§ Objective: Quote only the lines from the line containing "The FreeCAD and" to the line containing "return mix.outputs[2]", with both of those lines included, please, exactly as written.

§ Material to process:
<<<<
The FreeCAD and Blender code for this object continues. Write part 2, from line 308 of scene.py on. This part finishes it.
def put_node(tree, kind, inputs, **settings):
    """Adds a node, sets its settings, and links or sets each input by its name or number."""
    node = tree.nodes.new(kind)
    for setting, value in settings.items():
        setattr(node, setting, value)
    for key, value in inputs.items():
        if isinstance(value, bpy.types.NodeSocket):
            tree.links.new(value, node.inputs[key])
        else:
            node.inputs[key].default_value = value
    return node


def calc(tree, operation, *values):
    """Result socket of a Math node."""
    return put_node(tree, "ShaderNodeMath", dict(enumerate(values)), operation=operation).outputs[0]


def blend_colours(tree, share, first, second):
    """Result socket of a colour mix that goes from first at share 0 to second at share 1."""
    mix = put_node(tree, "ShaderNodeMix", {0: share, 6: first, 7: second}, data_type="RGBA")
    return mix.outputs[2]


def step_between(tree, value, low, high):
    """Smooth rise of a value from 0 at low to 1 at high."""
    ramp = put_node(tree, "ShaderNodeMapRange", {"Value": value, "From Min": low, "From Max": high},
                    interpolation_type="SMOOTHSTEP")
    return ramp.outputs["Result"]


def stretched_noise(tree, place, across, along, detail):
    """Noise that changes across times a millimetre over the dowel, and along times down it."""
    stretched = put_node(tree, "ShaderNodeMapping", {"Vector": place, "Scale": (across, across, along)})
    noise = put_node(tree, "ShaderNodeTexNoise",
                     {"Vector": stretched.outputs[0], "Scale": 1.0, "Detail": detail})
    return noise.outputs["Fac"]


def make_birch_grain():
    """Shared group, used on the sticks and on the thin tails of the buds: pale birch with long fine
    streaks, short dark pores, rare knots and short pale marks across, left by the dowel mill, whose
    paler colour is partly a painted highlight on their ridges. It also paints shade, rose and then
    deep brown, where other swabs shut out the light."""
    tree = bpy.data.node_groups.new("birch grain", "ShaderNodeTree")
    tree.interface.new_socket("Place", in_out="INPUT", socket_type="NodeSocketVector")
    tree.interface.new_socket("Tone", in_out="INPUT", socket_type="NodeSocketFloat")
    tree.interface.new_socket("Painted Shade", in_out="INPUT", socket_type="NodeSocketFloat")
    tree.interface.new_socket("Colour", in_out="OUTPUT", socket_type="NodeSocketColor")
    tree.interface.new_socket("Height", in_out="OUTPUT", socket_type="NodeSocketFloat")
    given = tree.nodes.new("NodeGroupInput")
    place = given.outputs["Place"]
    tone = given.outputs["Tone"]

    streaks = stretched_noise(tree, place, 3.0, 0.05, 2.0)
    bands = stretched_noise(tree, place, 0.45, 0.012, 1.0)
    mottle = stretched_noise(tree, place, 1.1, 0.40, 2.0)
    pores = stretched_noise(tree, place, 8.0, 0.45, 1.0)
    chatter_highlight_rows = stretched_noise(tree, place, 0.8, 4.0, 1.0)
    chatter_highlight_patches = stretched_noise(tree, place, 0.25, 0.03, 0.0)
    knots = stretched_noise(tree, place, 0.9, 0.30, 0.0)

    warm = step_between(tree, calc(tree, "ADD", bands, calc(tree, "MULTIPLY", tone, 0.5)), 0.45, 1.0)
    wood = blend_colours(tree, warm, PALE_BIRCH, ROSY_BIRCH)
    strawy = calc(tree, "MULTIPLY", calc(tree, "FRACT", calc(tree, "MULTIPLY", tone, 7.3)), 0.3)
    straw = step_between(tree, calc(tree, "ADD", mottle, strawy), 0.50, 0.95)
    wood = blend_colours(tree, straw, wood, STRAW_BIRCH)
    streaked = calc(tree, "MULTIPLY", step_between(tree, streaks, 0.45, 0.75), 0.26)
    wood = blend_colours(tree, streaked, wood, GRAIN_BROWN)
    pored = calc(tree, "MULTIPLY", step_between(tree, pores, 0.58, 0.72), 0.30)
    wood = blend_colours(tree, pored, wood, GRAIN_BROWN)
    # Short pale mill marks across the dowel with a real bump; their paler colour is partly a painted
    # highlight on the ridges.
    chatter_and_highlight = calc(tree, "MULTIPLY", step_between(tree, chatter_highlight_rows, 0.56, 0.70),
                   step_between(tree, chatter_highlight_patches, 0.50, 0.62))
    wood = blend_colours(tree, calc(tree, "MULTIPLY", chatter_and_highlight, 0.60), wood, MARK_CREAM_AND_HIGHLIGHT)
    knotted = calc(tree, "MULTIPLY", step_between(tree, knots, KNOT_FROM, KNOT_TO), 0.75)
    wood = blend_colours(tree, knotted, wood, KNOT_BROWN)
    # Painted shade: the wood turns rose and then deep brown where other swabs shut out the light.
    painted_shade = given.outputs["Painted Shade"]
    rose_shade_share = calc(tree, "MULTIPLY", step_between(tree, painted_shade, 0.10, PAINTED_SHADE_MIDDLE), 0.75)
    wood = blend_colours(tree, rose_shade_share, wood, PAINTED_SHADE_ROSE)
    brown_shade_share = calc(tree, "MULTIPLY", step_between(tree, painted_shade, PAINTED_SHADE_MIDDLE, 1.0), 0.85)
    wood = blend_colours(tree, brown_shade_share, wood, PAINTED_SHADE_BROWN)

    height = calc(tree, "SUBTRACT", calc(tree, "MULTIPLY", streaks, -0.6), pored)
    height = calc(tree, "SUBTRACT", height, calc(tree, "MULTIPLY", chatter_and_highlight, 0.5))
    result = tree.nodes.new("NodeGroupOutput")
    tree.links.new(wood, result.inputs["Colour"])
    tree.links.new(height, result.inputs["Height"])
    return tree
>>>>
<<<<
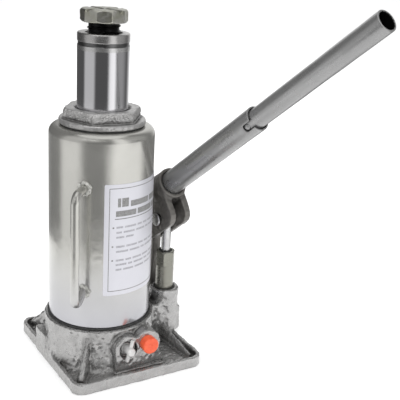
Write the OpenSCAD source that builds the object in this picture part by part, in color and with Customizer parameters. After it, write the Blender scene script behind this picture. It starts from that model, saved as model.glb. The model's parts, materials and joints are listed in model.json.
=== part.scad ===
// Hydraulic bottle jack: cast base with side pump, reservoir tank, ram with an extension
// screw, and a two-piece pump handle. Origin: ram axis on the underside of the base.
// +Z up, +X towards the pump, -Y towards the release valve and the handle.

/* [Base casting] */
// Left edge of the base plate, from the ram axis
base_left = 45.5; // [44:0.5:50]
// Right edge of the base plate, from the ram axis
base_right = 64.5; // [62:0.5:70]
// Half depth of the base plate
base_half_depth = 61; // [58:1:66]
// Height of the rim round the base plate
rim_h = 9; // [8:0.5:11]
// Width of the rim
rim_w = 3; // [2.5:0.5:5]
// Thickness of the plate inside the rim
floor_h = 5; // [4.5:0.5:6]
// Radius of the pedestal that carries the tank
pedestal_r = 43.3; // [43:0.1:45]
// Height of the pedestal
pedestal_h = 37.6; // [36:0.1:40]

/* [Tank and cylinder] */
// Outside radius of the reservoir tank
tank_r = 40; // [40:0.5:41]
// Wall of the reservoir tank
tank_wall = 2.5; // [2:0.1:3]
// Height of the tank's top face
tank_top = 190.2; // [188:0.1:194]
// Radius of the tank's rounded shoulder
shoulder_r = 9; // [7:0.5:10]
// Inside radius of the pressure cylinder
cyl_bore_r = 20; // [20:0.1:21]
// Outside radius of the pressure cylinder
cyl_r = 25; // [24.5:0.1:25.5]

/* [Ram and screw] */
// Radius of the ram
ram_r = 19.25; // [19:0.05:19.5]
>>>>
<<<<
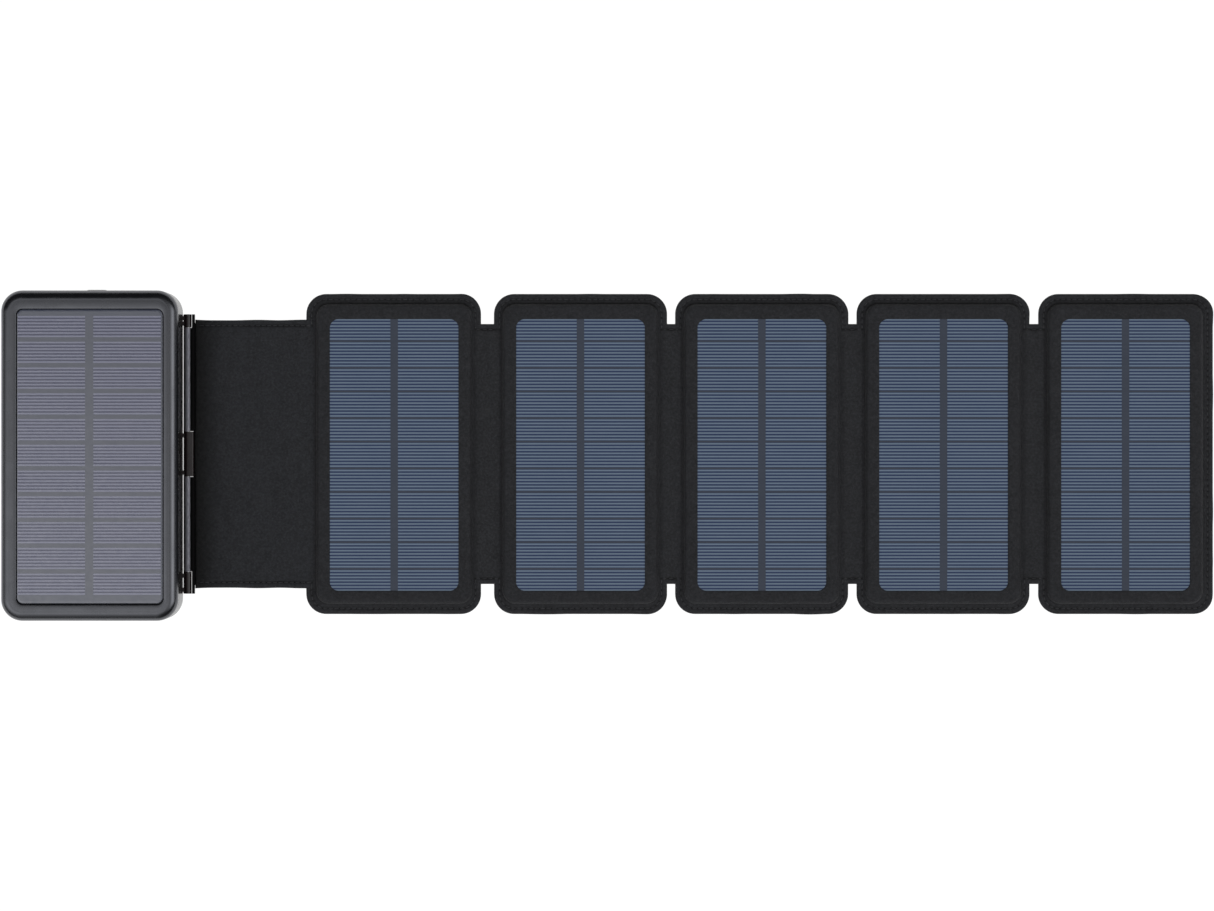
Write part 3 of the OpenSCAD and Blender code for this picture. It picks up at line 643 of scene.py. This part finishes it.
>>>>
§ Result:
The FreeCAD and Blender code for this object continues. Write part 2, from line 308 of scene.py on. This part finishes it.
def put_node(tree, kind, inputs, **settings):
    """Adds a node, sets its settings, and links or sets each input by its name or number."""
    node = tree.nodes.new(kind)
    for setting, value in settings.items():
        setattr(node, setting, value)
    for key, value in inputs.items():
        if isinstance(value, bpy.types.NodeSocket):
            tree.links.new(value, node.inputs[key])
        else:
            node.inputs[key].default_value = value
    return node


def calc(tree, operation, *values):
    """Result socket of a Math node."""
    return put_node(tree, "ShaderNodeMath", dict(enumerate(values)), operation=operation).outputs[0]


def blend_colours(tree, share, first, second):
    """Result socket of a colour mix that goes from first at share 0 to second at share 1."""
    mix = put_node(tree, "ShaderNodeMix", {0: share, 6: first, 7: second}, data_type="RGBA")
    return mix.outputs[2]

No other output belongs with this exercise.